VOO is heavily tech‑tilted with ~33% allocation to technology, making it top‑heavy and sensitive to tech performance. RSP (Invesco S&P 500 Equal Weight) is up nearly 6% YTD vs flat VOO as of March 3, and holds industrials 17%, financials 14%, technology 13%, healthcare 12% with largest individual positions ~0.3%. RSP provides broader diversification and a defensive tilt that mitigates risk when tech lags, while VOO is better positioned to capture long‑term tech/growth outperformance.

Analysis

Cap-weight concentration is no longer an abstract governance issue — it is a mechanical amplifier of positioning and volatility.

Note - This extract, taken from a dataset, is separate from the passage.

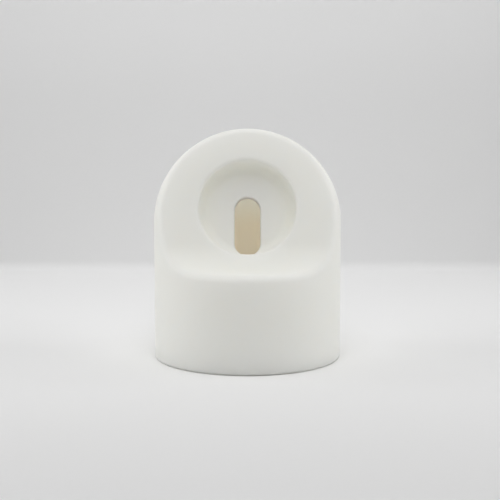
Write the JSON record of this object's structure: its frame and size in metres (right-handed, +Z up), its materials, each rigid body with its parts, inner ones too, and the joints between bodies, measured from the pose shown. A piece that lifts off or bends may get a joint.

When a handful of mega-caps dominate flows, index fund inflows and options/gamma hedging compress breadth and create a positive feedback loop that can unwind in days-to-weeks if investor sentiment or earnings disappoint. Equal-weight indices break that loop by forcing systematic buys of laggards at rebalancing (quarterly cadence), which produces a persistent value/cyclical tilt that compounds over 3–12 month horizons. Second-order winners from a breadth recovery are not just mid-cap cyclicals but the semiconductor equipment and memory suppliers whose order books have 9–18 month lead times; delayed AI capex shows up in their bookings and margins much later than in hyperscaler spend. NVDA sits at the epicenter: even modest multi-quarter cooling in AI bookings will pressure its stock via flow/liquidity channels before fundamentals fully repriced, creating tactical entry points despite structurally strong demand. Conversely, companies with heavy near-term execution risk around foundry and data-center transitions (e.g., players banking on immediate recovery) are more exposed to a protracted ‘valuation digestion’ cycle. Key catalysts that could reverse the current relative performance are concentrated: a wave of renewed AI hyperscaler guidance upgrades or an unexpected dovish pivot from the Fed — each can re-concentrate flows within 1–3 months and punish equal-weight exposure. Tail risks include forced deleveraging in concentrated funds or an options gamma cliff around a handful of names that can move market internals sharply within days. For portfolio construction, position sizing should treat the cap-weight vs equal-weight trade as a volatility arbitrage — smaller notional, explicit stop rules, and option overlays to limit event risk while capturing multi-month breadth mean reversion.